What's all this about a tiger cave and a tiger? What happened? How come we've never heard any of these stories?!

Oh, and for the oddest reason or maybe none really (...apart from the sea and you and old Santiago at sea) your account reminded me of 'The Old Man and the Sea'....

How far out were you? You never did answer that one. I keep trying to measure the distance in my head and I'm sure my head is exaggerating.

Suvro Chatterjee said...

Oh, don't get too interested, Shilpi, that wasn't much of a story (just one of those numerous instances of 'what might have happened if...').
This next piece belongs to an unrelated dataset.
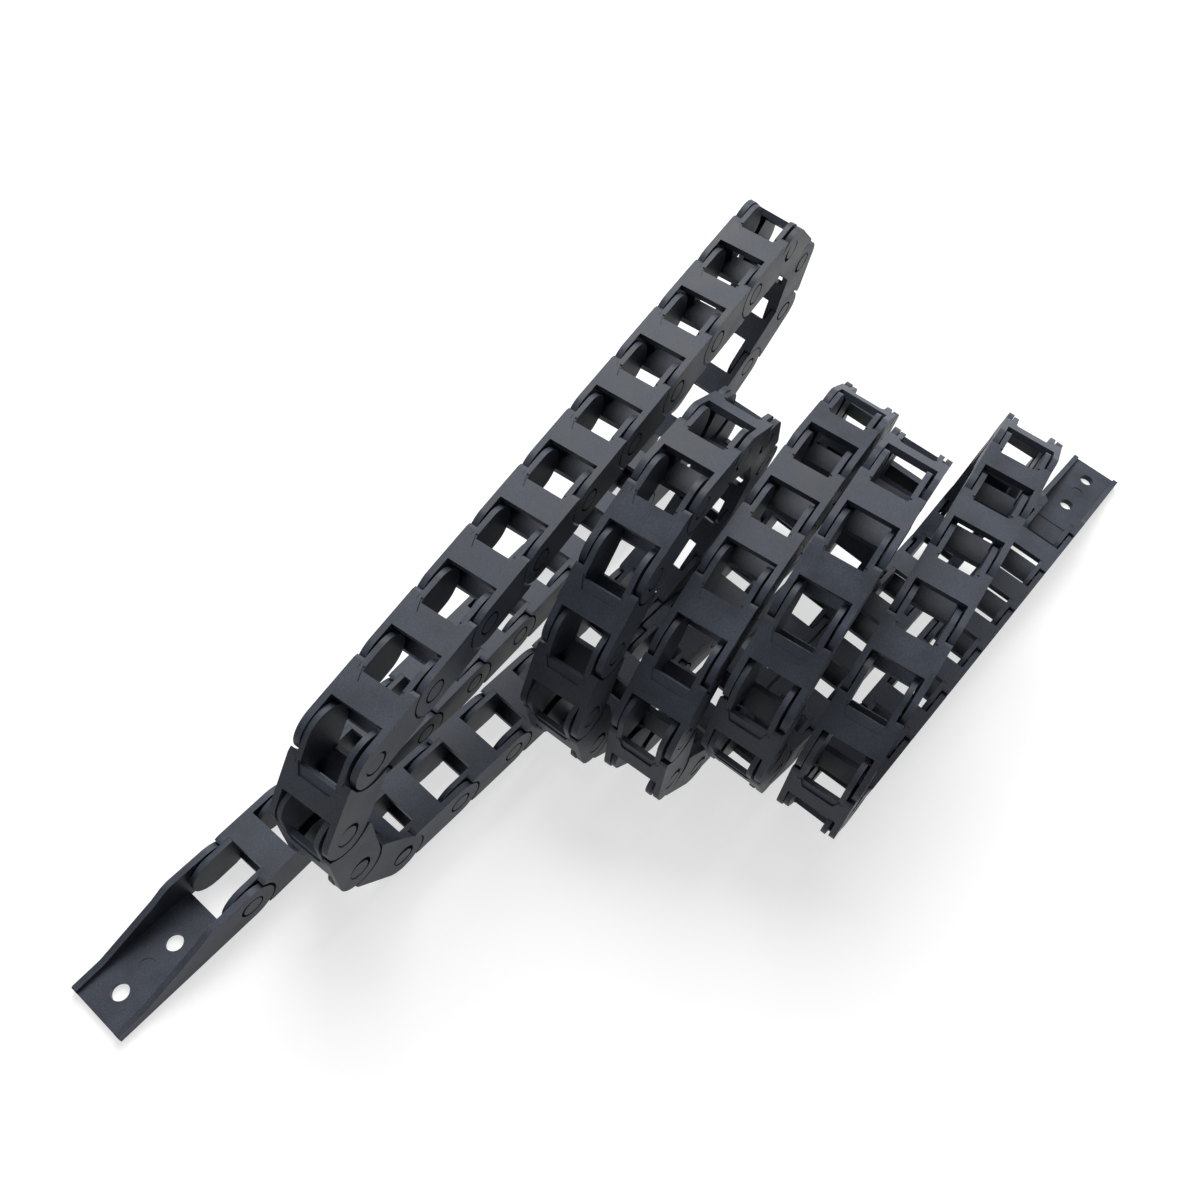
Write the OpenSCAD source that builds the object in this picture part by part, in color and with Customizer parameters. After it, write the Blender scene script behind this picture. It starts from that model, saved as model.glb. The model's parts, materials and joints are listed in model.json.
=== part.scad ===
// Cable drag chain, 10 x 10 mm, coiled up and standing on its floor runs.
// One link repeats along the whole course; a bracket closes each end.
// The origin is the middle of the female bracket's two screw holes, on its
// underside. +X runs along that bracket towards its pin, +Z is up.

/* [Link] */
// Distance between the two pins of a link
pitch = 20; // [18:0.5:24]
// Width over the outer plates
width = 17; // [16:0.5:20]
// Height of the plates
height = 13; // [12:0.5:14]
// Clear width between the inner plates, where the cables lie
bore_w = 9.9; // [8:0.1:10]
// Thickness of an inner plate
inner_t = 1.4; // [1.2:0.1:1.6]
// Thickness of an outer plate
outer_t = 1.65; // [1.4:0.05:1.8]
// Thickness of the two crossbars
bar_t = 1.8; // [1.2:0.1:2.2]
// Length of the crossbars along the link
bar_len = 7.8; // [6:0.2:9]
// Step moulded into the outer crossbar
step_depth = 0.25; // [0.1:0.05:0.5]

/* [Pins and stops] */
// Diameter of the pin bosses on the inner plates
pin_d = 5.3; // [4.6:0.1:5.6]
// Radial play of the pins, which lets neighbouring links skew
pin_play = 0.55; // [0.4:0.05:0.6]
// Largest bend between two links
bend_max = 52; // [45:1:55]
// Play of the stop lugs in their tracks
stop_play = 0.5; // [0.3:0.05:0.55]
// Depth of a stop track in the outer plate
track_depth = 0.95; // [0.8:0.05:1.0]

/* [Brackets] */
// Thickness of a bracket's floor plate
floor_t = 2; // [1.6:0.1:3]
// Diameter of the two screw holes
screw_d = 4.3; // [3.2:0.1:4.6]
// Distance between the two screw holes
screw_pitch = 15.2; // [12:0.2:18]
// Height of the bracket walls at the free end
lip_h = 3.2; // [2.6:0.2:5]
// From the female bracket's pin to its nearer screw hole
female_reach = 17.2; // [16:0.2:20]
// From the male bracket's pin to its nearer screw hole
male_reach = 25.5; // [24:0.5:30]
// From the farther screw hole to the free end
end_margin = 6.6; // [5:0.2:8]

/* [Coil] */
// Skew of every link to the coil's axis, which sets the rows apart
skew = 4; // [4:0.1:4.2]
// Links of the last floor run, up to the male bracket
tail_links = 6; // [4:1:8]

/* [Hidden] */

$fn = 96;
eps = 0.02;
nylon = "#2e3136";

half_h = height / 2;
outer_face = width / 2;
outer_in = outer_face - outer_t;
inner_in = bore_w / 2;
inner_face = inner_in + inner_t;
inner_r = half_h - 0.1;
shoulder_r = half_h + 0.55;
bar_x0 = 6.8;
bar_x1 = bar_x0 + bar_len;
hole_d = pin_d + 2 * pin_play;

// stop lug on the inner plate and its track in the outer plate
lug_r0 = 4.4;
lug_r1 = 5.4;
lug_angle = 90;
lug_half = 11;
play_angle = atan(stop_play / lug_r0);

// Where the shoulder's horns are cut off so that a bent link clears them
horn_r = 8.3;
horn_a0 = 57;
horn_a1 = 51;

// ---- course of the chain -------------------------------------------------
// A turn is [links on the floor, [bend at each pin up and over the coil]].
// The link after the last bend always lands back on the floor.
FLOOR = -1;
LAND = -2;
turns = [
    [9, [40, 0, 8, 45, 45, 49, 0, 0, 0, 0, 0, 0, 0, 0, 49, 36]],
    [5, [25, 28, 31, 33, 34, 26, 25, 26, 19, 36]],
    [4, [34, 38, 39, 34, 27, 13, 5, 16, 24, 38]],
    [3, [28, 33, 35, 31, 24, 37, 14, 20, 36, 35]],
    [4, [32, 41, 43, 35, 23, 8, 8, 10, 22, 45]],
];
moves = concat(
    [for (t = turns) each concat([for (k = [1:t[0]]) FLOOR], t[1], [LAND])],
    [for (k = [0:tail_links]) FLOOR]);

// The first floor run swings across, then the coil keeps one skew.
lay = 2.7;
function skew_at(n) = lookup(n, [[0, lay], [3, -0.6], [9, -0.6], [15, skew]]);

axle = [female_reach + screw_pitch / 2, 0, half_h];

// step from one pin to the next, for a link at heading a and skew s
function stride(a, s) = let (u = pitch * cos(s), v = -pitch * sin(s))
    [u * cos(a) * cos(lay) - v * sin(lay),
     u * cos(a) * sin(lay) + v * cos(lay),
     u * sin(a)];
function heading(move, a, z, s) =
    let (round_up = 360 * ceil(a / 360))
    move == FLOOR ? round_up :
    move == LAND ? round_up - asin((z - half_h) / (pitch * cos(s))) :
    a + move;
// [pin, heading, skew] of every link from number n on
function course(n, pin, a) = n > len(moves) ? [] :
    let (s = skew_at(n), h = heading(moves[n - 1], a, pin[2], s))
    concat([[pin, h, s]], course(n + 1, pin + stride(h, s), h));
links = course(1, axle, 0);

// put a child made round its rear pin at link number n
module at_link(n) {
    p = links[n - 1];
    translate(p[0]) rotate([0, 0, lay]) rotate([0, -p[1], 0])
        rotate([0, 0, -p[2]]) children();
}

// ---- shapes --------------------------------------------------------------
// a side-view outline (x, z) given thickness from y0 to y1
module slab(y0, y1) {
    translate([0, y1, 0]) rotate([90, 0, 0])
        linear_extrude(height = y1 - y0) children();
}

module both_sides() {
    children();
    mirror([0, 1, 0]) children();
}

// ring sector round a pin, from angle a0 to a1
module ring_sector(r0, r1, a0, a1) {
    far = 3 * r1;
    intersection() {
        difference() {
            circle(r = r1);
            circle(r = r0);
        }
        polygon(concat([[0, 0]],
            [for (k = [0:4]) let (a = a0 + (a1 - a0) * k / 4)
                far * [cos(a), sin(a)]]));
    }
}

// what the shoulder leaves free for the neighbour's rounded plate end, whose
// straight edges swing in by the largest bend
module shoulder_space() {
    circle(r = shoulder_r);
    a = 90 - bend_max;
    swing_r = shoulder_r - 0.03;
    for (s = [-1, 1]) {
        polygon([[0, 0],
                 shoulder_r * [cos(horn_a0), s * sin(horn_a0)],
                 horn_r * [cos(horn_a1), s * sin(horn_a1)],
                 [2, s * 2 * horn_r], [-2, s * 2 * horn_r]]);
        polygon([[0, 0],
                 swing_r * [cos(a), s * sin(a)],
                 swing_r * [cos(a) - sin(a), s * (sin(a) + cos(a))],
                 [-2, s * 2 * horn_r]]);
    }
}

module rounded_tongue(r, length) {
    circle(r = r);
    translate([min(0, length), -r]) square([abs(length), 2 * r]);
}

// track in which the neighbour's lug travels, on an outer plate's inner face
module stop_track() {
    slab(outer_in - eps, outer_in + track_depth)
        ring_sector(lug_r0 - stop_play, lug_r1 + stop_play,
                    lug_angle - lug_half - play_angle,
                    lug_angle + lug_half + bend_max + play_angle);
}

// inner plates with pin bosses and stop lugs, round the pin at the origin,
// with the shoulder block that joins them to the outer plates
module male_end(block_x) {
    both_sides() {
        slab(inner_in, inner_face) rounded_tongue(inner_r, bar_x0 + 1);
        slab(inner_face - eps, outer_face) circle(d = pin_d);
        slab(inner_face - eps, outer_in + track_depth - 0.4)
            ring_sector(lug_r0, lug_r1, lug_angle - lug_half,
                        lug_angle + lug_half);
        difference() {
            translate([0, 0, -half_h]) linear_extrude(height = height)
                polygon([[bar_x0, inner_in], [block_x - 1.9, inner_in],
                         [block_x, outer_in], [block_x, outer_face],
                         [2, outer_face], [2, inner_face - eps],
                         [bar_x0, inner_face - eps]]);
            slab(inner_face - 2 * eps, outer_face + 1) shoulder_space();
        }
    }
}

// crossbar on the outer side of the bend, with its moulded step
module outer_bar() {
    difference() {
        translate([bar_x0, -outer_in - eps, -half_h])
            cube([bar_len, 2 * (outer_in + eps), bar_t]);
        translate([0, 0, -half_h - 1]) linear_extrude(height = 1 + step_depth)
            polygon([[bar_x0 - 1, -5.6], [bar_x0 + 2.5, -4.3],
                     [bar_x0 + 2.5, 4.3], [bar_x0 - 1, 5.6]]);
    }
}

module inner_bar() {
    translate([bar_x0, -outer_in - eps, half_h - bar_t])
        cube([bar_len, 2 * (outer_in + eps), bar_t]);
}

module link() {
    male_end(11);
    outer_bar();
    inner_bar();
    both_sides() difference() {
        slab(outer_in, outer_face) difference() {
            translate([pitch, 0]) rounded_tongue(half_h, 10 - pitch);
            translate([pitch, 0]) circle(d = hole_d);
        }
        translate([pitch, 0, 0]) stop_track();
    }
}

// floor plate of a bracket from x0 to x1, its near screw hole at x = near
module bracket_floor(x0, x1, near, dir) {
    difference() {
        translate([x0, -outer_in - eps, -half_h])
            cube([x1 - x0, 2 * (outer_in + eps), floor_t]);
        for (k = [0, 1])
            translate([near + dir * k * screw_pitch, 0, -half_h - 1])
                cylinder(d = screw_d, h = floor_t + 2);
        translate([near + dir * screw_pitch / 2, 0, -half_h + floor_t - 0.2])
            cylinder(d = 4, h = 1);
    }
}

// side outline of a bracket wall: low at the free end, full at the pin,
// where it ends at x = stop
module wall_profile(tip, dir, stop) {
    run = abs(tip);
    polygon([for (p = [[run, -half_h], [run, lip_h - half_h - 0.5],
                       [run - 0.5, lip_h - half_h],
                       [run - 8, lip_h + 0.6 - half_h],
                       [15, half_h - 2.6], [12, half_h - 0.7], [10, half_h],
                       [stop, half_h], [stop, -half_h]])
             [dir * p[0], p[1]]]);
}

module bracket_female() color(nylon) translate(axle) {
    tip = -(female_reach + screw_pitch + end_margin);
    bracket_floor(tip, -13.5, -female_reach, -1);
    both_sides() difference() {
        slab(outer_in, outer_face) difference() {
            union() {
                wall_profile(tip, -1, 3);
                rounded_tongue(half_h, -4);
            }
            circle(d = hole_d);
        }
        stop_track();
    }
}

module bracket_male() color(nylon) at_link(len(links)) {
    tip = male_reach + screw_pitch + end_margin;
    male_end(12);
    outer_bar();
    bracket_floor(bar_x1 - eps, tip, male_reach, 1);
    both_sides() slab(outer_in, outer_face) wall_profile(tip, 1, 9);
}

// links number a to b, each a solid of its own
module links_run(a, b) color(nylon) for (n = [a:b]) at_link(n) link();

module link_01() links_run(1, 1);
module links_02_09() links_run(2, 9);
module links_10_12() links_run(10, 12);
module link_13() links_run(13, 13);
module link_14() links_run(14, 14);
module links_15_23() links_run(15, 23);
module link_24() links_run(24, 24);
module link_25() links_run(25, 25);
module link_26() links_run(26, 26);
module links_27_34() links_run(27, 34);
module links_35_40() links_run(35, 40);
module link_41() links_run(41, 41);
module link_42() links_run(42, 42);
module links_43_46() links_run(43, 46);
module link_47() links_run(47, 47);
module links_48_49() links_run(48, 49);
module links_50_54() links_run(50, 54);
module links_55_56() links_run(55, 56);
module link_57() links_run(57, 57);
module links_58_62() links_run(58, 62);
module links_63_70() links_run(63, 70);
module link_71() links_run(71, 71);
module links_72_76() links_run(72, 76);
module link_77() links_run(77, 77);
module links_78_84() links_run(78, 84);
module link_85() links_run(85, 85);
module link_86() links_run(86, 86);
module links_87_90() links_run(87, 90);
module link_91() links_run(91, 91);
module link_92() links_run(92, 92);

bracket_female();
link_01();
links_02_09();
links_10_12();
link_13();
link_14();
links_15_23();
link_24();
link_25();
link_26();
links_27_34();
links_35_40();
link_41();
link_42();
links_43_46();
link_47();
links_48_49();
links_50_54();
links_55_56();
link_57();
links_58_62();
links_63_70();
link_71();
links_72_76();
link_77();
links_78_84();
link_85();
link_86();
links_87_90();
link_91();
link_92();
bracket_male();
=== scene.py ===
"""Cable drag chain of black moulded nylon, coiled up on a white table.

The chain is one link repeated along a course that runs over the floor, winds
five times round itself and leaves along the floor again. The script lays out
that course, dresses one link and the two end brackets, and puts a copy of the
link at every place that the course gives.
"""

from __future__ import annotations

import json
import logging
import math
import random
from dataclasses import dataclass
from enum import Enum, IntEnum
from typing import Iterator

import bpy
from mathutils import Matrix, Vector

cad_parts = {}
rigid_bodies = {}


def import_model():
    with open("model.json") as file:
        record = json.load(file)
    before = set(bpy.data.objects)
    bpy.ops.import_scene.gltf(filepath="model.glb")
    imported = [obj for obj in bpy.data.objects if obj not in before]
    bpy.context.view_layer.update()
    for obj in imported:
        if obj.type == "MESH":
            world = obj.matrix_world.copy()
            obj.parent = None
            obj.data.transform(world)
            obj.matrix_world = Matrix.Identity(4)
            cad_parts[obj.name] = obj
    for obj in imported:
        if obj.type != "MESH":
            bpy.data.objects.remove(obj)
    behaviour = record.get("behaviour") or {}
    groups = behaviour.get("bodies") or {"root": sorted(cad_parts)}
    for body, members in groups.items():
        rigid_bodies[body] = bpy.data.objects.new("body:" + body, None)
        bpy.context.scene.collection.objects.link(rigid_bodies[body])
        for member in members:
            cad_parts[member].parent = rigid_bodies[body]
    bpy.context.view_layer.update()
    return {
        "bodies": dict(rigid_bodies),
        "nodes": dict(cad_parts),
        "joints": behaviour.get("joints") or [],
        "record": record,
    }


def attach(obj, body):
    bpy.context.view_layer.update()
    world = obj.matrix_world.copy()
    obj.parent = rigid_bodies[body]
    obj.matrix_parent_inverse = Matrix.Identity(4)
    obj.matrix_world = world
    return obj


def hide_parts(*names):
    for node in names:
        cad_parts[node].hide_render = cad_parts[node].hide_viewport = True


LOG = logging.getLogger("drag_chain")
MM = 0.001
WHITE = (1.0, 1.0, 1.0, 1.0)

Colour = tuple[float, float, float]
Outline = list[tuple[float, float]]


def rot_z(degrees: float) -> Matrix:
    """Turn about +Z."""
    return Matrix.Rotation(math.radians(degrees), 4, "Z")


def rot_up(degrees: float) -> Matrix:
    """Turn that lifts +X towards +Z."""
    return Matrix.Rotation(math.radians(-degrees), 4, "Y")


def lookup(x: float, table: tuple[tuple[float, float], ...]) -> float:
    """Value at x on the straight lines through the table's points."""
    if x <= table[0][0]:
        return table[0][1]
    for (x0, y0), (x1, y1) in zip(table, table[1:]):
        if x <= x1:
            return y0 + (y1 - y0) * (x - x0) / (x1 - x0)
    return table[-1][1]


@dataclass(frozen=True)
class Turn:
    """Links on the floor, then the bend at each pin up and over the coil."""

    floor_links: int
    bends: tuple[float, ...]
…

As for the swim out to sea, it couldn't have been more than a few hundred yards. Only, yours truly being not the heroic type, is seemed dangerously far.

Shilpi said...

Oh that won't work, Suvro da. You know how the 'what might have happened if...' sometimes make some of the best sort of stories....If I weren't 34 years old I'd be poking and prodding you and yelling my head off for the tiger story to be told, and right now. Now I'm just requesting in a staid and most proper manner for the story to be told some time, some day, and only if it's not too much of a trouble to the storyteller.

As for the few hundred yards bit: a regular pool is only 50 metres. Twice that is a 100 metres, which would be a little over 109 yards. So my head wasn't exaggerating in this instance. 109 yards out into the open heaving sea....Nothing heroic - no, no, but - brrr....brave rather, if even unknowingly and unintentionally so.